Dewasa ini “nilai pameran” itu bisa kita saksikan di sebuah pentas yang sangat efektif: televisi. Citra, bukan fakta, jadi menentukan. Ilmu bukti tak berlaku. Demokrasi berpisah dengan “realisme”. Yaron Ezrahi menulis sebuah buku, Imagined Democracies (Cambridge University Press, 2012) dengan sub-judul “necessary political fictions”.
Ezrahi tak serta merta mengecam politik sebagai kehidupan yang memerlukan fiksi.  Agaknya baginya apa boleh buat, demokrasi, sebagai arena persaingan dan perbantahan, akhirnya lebih mementingkan opini ketimbang kebenaran.

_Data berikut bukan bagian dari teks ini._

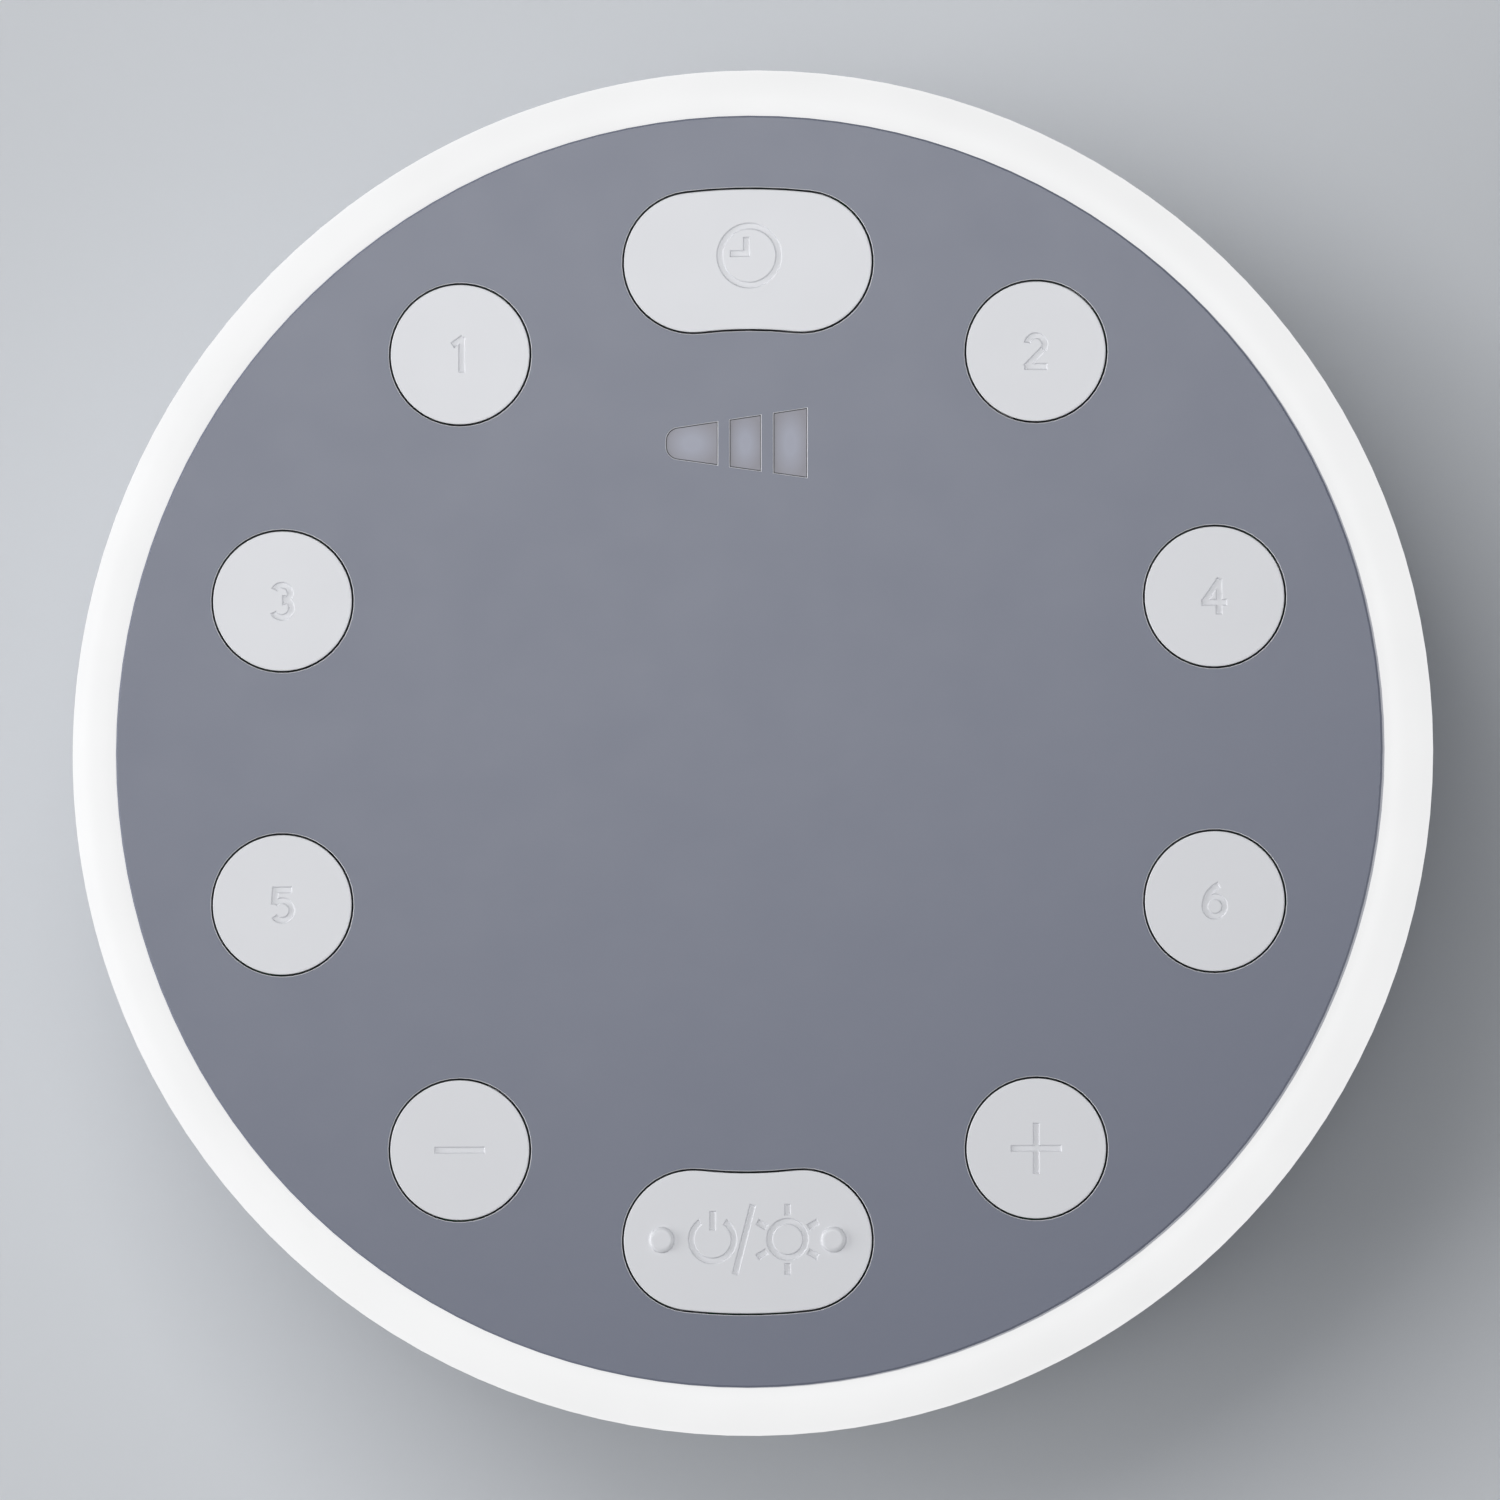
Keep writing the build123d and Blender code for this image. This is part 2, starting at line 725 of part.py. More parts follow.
def speaker_lead():
    """Flat twin lead from the board's plug to the speaker's terminals."""
    x, y = plug_place
    start_z = board_under - plug_size[2]
    end_z = flange_z + basket_t + terminal_size[2] / 2
    end_x = -speaker_screw_circle_r - terminal_size[0] / 2
    swing_x = -(basket_r + lead_room_r()) / 2
    route = [
        Vector(x, y, start_z),
        Vector(x, y, start_z - lead_drop),
        Vector(swing_x, y / 2, start_z - 2 * lead_drop),
        Vector(swing_x, 0, end_z),
        Vector(end_x, 0, end_z),
    ]
    radii = []
    for before, here, after in zip(route, route[1:], route[2:]):
        turn = (here - before).get_angle(after - here)
        shorter = min((here - before).length, (after - here).length)
        radii.append(lead_bend * shorter / tan(radians(turn / 2)))
    path = FilletPolyline(*route, radius=radii)
    section = Plane(origin=path @ 0, z_dir=path % 0, x_dir=(0, 1, 0)) * Rectangle(lead_w, lead_t)
    return sweep(section, path)


write("top_panel", top_panel())
write("light_ring", light_ring())
write("indicator_lens", indicator_lens())
write("indicator_light_box", indicator_light_box())
for name in control_names:
    write(f"{name}_button", cap(name))
    write(f"{name}_plunger", at(control_r, control_angle(name)) * switch_plunger())
write_group("switch_bodies", [at(control_r, control_angle(n)) * switch_body() for n in control_names])
write("main_board", main_board())
write_group("ring_leds", ring_leds())
write_group("indicator_leds", indicator_leds())
write("sound_chip", under_board(chip_size, chip_place))
write("amplifier_chip", under_board(amplifier_size, amplifier_place))
write_group("capacitors", capacitors())
write("power_jack", power_jack())
write("jack_pin", jack_pin())
write("speaker_plug", under_board(plug_size, plug_place))
write("speaker_lead", speaker_lead())
write("housing", housing())
write("base_cover", base_cover())
write_group("rubber_feet", [at(foot_circle_r, angle) * rubber_foot() for angle in foot_angles])
write_group("case_screws", case_screws())
write_group("panel_screws", panel_screws())
write_group("board_screws", board_screws())
write_group("speaker_screws", speaker_screws())
write("grille_cloth", grille_cloth())
write("speaker_gasket", speaker_gasket())
write("speaker_basket", speaker_basket())
write("front_plate", front_plate())
write("speaker_magnet", speaker_magnet())
write("magnet_yoke", magnet_yoke())
write("speaker_cone", speaker_cone())
write("voice_coil", voice_coil())
write("dust_cap", dust_cap())
write("speaker_surround", speaker_surround())
write("speaker_terminals", speaker_terminals())
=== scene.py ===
import json
import math

import bmesh
import bpy
from mathutils import Matrix, Vector


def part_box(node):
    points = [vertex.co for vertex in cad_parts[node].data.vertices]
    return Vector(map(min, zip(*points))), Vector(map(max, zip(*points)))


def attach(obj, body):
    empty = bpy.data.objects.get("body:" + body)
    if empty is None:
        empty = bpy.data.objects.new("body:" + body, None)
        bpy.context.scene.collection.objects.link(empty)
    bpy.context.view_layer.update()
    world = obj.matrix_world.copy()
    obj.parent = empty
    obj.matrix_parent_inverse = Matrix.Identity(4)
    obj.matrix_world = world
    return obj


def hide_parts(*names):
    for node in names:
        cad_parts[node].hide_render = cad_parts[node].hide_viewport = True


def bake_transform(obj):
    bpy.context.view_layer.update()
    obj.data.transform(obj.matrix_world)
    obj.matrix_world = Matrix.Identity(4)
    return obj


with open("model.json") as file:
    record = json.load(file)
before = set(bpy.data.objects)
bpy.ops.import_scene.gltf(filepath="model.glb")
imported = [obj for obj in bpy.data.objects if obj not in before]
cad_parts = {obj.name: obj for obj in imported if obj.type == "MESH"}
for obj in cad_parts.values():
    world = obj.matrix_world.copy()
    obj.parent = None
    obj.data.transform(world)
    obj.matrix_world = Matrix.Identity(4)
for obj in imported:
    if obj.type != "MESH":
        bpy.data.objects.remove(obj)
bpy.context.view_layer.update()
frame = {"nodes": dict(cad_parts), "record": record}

# White noise sound machine: the finish of every piece, the engraved button caps, the screws' threads and
# recesses, the woven cloth and the soft parts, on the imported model. +Z is up, +Y points to the timer button.
# The sizes of the object are in millimetres, and MM turns them into the scene's metres. The camera and the
# studio are in metres.
MM = 0.001

# ------------------------------------------------------------------ symbols, about the middle of their cap
# Each stroke is a shallow channel with sloping walls
groove_w = 0.6           # across the top
groove_floor_w = 0.36
groove_depth = 0.13
groove_lift = 0.1        # how far a cutter stands above the face it cuts
bow_step = 7.5           # finest step along an arc, in degrees
sign_half = 2.16         # half the plus and minus bars
clock_r = 2.49
clock_middle = (0.13, 0.3)
clock_hands = (((-0.11, 0.19), (-0.11, 1.88)), ((0.21, 0.47), (-1.53, 0.47)))
power_x, sun_x = -2.97, 3.36
power_and_sun_y = 0.33
power_r = 1.8
power_gap = 34.0         # half the gap in the power ring, in degrees
power_bar_foot, power_bar_top = 0.75, 2.42
slash_foot, slash_top = (-1.09, -2.63), (0.44, 3.28)
sun_r = 1.52
sun_rays = 6
sun_first_ray = 30       # degrees
sun_ray_near, sun_ray_far = 1.98, 3.0
digit_scale = 0.9
numbered_caps = ("rain", "relax", "forest", "calm", "ocean", "white_noise")  # 1 to 6, in this order

# ------------------------------------------------------------------ caps, panel and indicator
wide_caps = ("timer", "power_light")
cap_face_grow = 0.11     # each cap's face reaches further out than in CAD, so its bevel is steeper
cap_edge_round = 0.06    # rounding of the face's edge
cap_rise = 0.12          # brings each cap's face up level with the panel
bevel_reach = 0.2        # what lies less than this below the face rises with it
highlight_edge_depth = 0.05   # painted highlight on the edges of the panel's holes
shade_depth = 0.6        # and painted shade below it, down to here
holes_within = 50.0      # the panel's holes lie nearer to its axis than this
window_grow = 0.05       # the indicator's pads fill their windows and come up nearly flush
window_rise = 0.12
pad_gap = 0.1            # faces of one pad lie closer together than this

# ------------------------------------------------------------------ soft parts and screws
foot_r = 4.6
foot_edge_round = 0.7
foot_angles = (45, 135, 225, 315)
weave_pitch = 0.9        # one thread of the grille cloth
weave_rise = 0.07
gasket_w = 2.2
gasket_bulge = 0.25
gasket_side = (-0.8, -0.4, 0, 0.4, 0.8)  # points of a bulging side, in radians off level
roll_depth = 2.2         # half roll of the speaker's surround, below the cone's rim
roll_t = 0.3
roll_lip = 0.7           # what is glued under the cone's rim
glue_gap = 0.02
case_screw = (1.45, 2.7, 2.0)    # radius of the shank, radius and height of the head
board_screw = (1.15, 2.3, 1.5)
thread_pitch = 1.0
thread_depth = 0.28
thread_rows = 6          # rings of points in one turn of the thread

# ------------------------------------------------------------------ meshes
level_play = 0.01        # points this close in height are on one level
weld = 0.001             # points this close are one point
crease = 32              # faces that meet at a sharper angle keep a hard edge, in degrees
fine_steps = 96          # points round a large turned part
screw_steps = 24         # and round a screw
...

Kini konstituen yang menentukan pilihan politiknya bukanlah makhluk yang melihat dunia dari posisi “aku berpikir”, tapi dari “aku-nonton-televisi.” Dan siapa menjamin ada kebenaran dalam TV?
Tapi hidup berjalan dengan apa yang disebut Ezrahi sebagai “suspension of disbelief”:  kita lebih baik tak terus menerus merisaukan “kebenaran” dari pentas yang disebut politik itu.  Seperti ketika kita membaca novel atau menonton film, kita memasuki fiksi sebagai fiksi — dan dari sana kita mengembangkan imajinasi. Kita menjelajah pelbagai kemungkinan makna. Kita kreatif.
Kita bisa tersesat, tapi kata “sesat” bukan kata yang tepat. Teater punya “kebenaran”-nya sendiri, yang berbeda dari yang ditemukan “ilmu bukti”.  Dalam teater, seperti dalam politik, “kebenaran” selalu menggetarkan tapi selalu dalam proses. Tanpa arah yang pasti.
Demokrasi adalah pergulatan di tengah yang tak pasti itu. Mungkin itu kelebihannya. Ketidak-pastian sering diingkari, padahal itulah hidup itu sendiri.